Transcendentalism as a philosophical, social, and literary force profoundly influenced 19th-century America, and its legacy endures. It emphasized the divine in nature; the value of the individual and intuition; and belief in a guiding spirituality that could “transcend” sensory experience. Ralph Waldo Emerson, the movement’s most important figure, and Henry David Thoreau, his most influential disciple, shaped and activated its potent ideas.
9:30 to 10:45 a.m. Transcendentalism: Sources and Influences
The philosophy in America is rooted in ideas that reach from Enlightenment Europe to the city-states of ancient Greece.

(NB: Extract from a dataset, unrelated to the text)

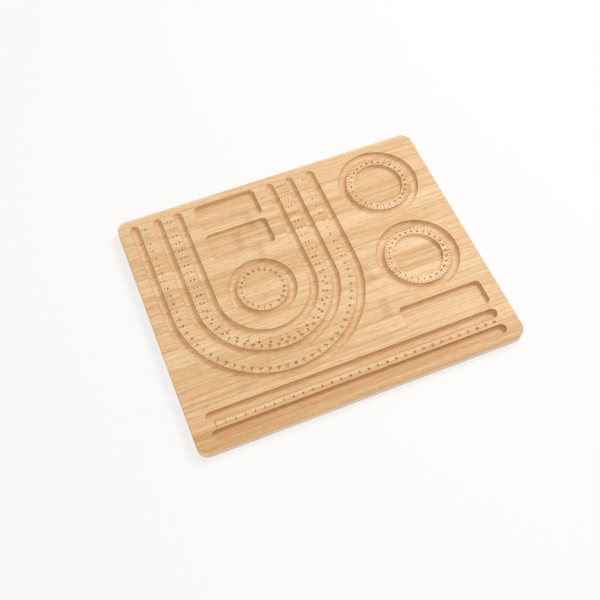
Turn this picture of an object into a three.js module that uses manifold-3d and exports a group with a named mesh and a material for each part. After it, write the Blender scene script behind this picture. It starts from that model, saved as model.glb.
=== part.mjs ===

11 a.m. to 12:15 p.m. Ralph Waldo Emerson: Philosophy and Society in a New Nation
Emerson crafted ideas from classical texts, Asian sacred writings, and the wisdom of Europe into a uniquely American way of organizing a society centered on the rights of the individual.
12:15 to 1:30 p.m. Lunch
Participants provide their own lunch.
1:30 to 2:45 p.m. Henry David Thoreau: Poet and Prophet of Walden Pond
Thoreau put many of Emerson’s ideas into practice: abolitionism, the power of civil disobedience, and a profound respect for nature.
3 to 4:15 p.m. The Impact of Transcendentalism from the 19th to the 21st Centuries
From Emerson, Thoreau, and proto-feminist Margaret Fuller to Mahatma Gandhi, Martin Luther King, Jr., and Rachel Carson, Transcendentalist thought continues to influence our social fabric, religious thinking, and attitudes toward nature.
Instructor Ashton Nichols, author of Beyond Romantic Ecocriticism: Toward Urbanatural Roosting, is Walter E. Beach ’56 Distinguished Chair in Sustainability Studies and a professor of language and literature at Dickinson College.